Give the number of lines holding the string "import" and nothing more.

◆ DATA PROVIDED
□ □ □ □ □

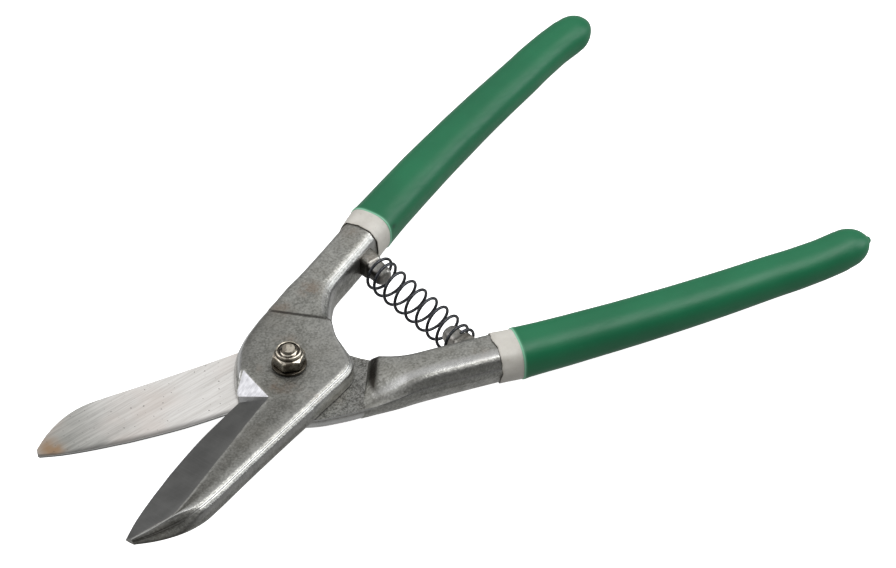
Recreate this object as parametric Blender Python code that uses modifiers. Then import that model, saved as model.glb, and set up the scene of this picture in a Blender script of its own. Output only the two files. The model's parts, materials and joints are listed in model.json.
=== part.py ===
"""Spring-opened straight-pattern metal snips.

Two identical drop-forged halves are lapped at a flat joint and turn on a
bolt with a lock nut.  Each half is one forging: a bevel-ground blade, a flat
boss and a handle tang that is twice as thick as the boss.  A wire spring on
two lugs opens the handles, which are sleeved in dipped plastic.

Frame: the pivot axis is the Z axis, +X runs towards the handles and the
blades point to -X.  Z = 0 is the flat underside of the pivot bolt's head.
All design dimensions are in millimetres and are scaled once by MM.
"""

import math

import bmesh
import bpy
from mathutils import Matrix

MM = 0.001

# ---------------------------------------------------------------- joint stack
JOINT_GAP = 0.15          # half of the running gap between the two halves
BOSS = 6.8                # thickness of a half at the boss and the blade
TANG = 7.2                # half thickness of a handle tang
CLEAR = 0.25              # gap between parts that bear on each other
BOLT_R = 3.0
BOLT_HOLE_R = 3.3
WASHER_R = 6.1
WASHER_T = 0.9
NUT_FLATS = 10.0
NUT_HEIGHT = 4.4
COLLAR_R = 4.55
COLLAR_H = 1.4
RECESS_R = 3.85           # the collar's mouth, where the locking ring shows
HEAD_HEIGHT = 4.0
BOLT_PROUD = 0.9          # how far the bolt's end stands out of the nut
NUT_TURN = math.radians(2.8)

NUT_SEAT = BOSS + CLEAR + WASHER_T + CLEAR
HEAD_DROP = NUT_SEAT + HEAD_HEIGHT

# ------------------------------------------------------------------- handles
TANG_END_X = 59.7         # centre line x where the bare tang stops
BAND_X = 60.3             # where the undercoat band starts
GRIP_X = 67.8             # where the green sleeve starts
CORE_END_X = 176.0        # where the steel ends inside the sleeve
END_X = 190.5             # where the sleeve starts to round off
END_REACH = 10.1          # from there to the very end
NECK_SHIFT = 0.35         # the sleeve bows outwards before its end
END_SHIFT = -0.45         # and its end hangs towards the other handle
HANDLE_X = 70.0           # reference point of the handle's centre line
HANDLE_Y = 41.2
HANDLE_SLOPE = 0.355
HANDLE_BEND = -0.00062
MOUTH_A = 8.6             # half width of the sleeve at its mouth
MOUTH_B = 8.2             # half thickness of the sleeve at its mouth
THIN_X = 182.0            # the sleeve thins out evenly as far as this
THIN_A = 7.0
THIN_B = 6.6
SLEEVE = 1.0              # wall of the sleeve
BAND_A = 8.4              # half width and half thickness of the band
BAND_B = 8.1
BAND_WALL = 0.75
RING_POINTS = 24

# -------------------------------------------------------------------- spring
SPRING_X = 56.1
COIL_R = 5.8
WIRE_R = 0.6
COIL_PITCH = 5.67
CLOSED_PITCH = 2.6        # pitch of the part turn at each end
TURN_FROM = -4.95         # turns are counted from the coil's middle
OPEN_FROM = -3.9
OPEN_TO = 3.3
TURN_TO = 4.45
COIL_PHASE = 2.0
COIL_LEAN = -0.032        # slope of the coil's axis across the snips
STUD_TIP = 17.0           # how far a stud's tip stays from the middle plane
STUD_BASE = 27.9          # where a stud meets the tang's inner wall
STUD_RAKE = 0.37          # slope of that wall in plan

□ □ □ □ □

◆ FULL OUTPUT
5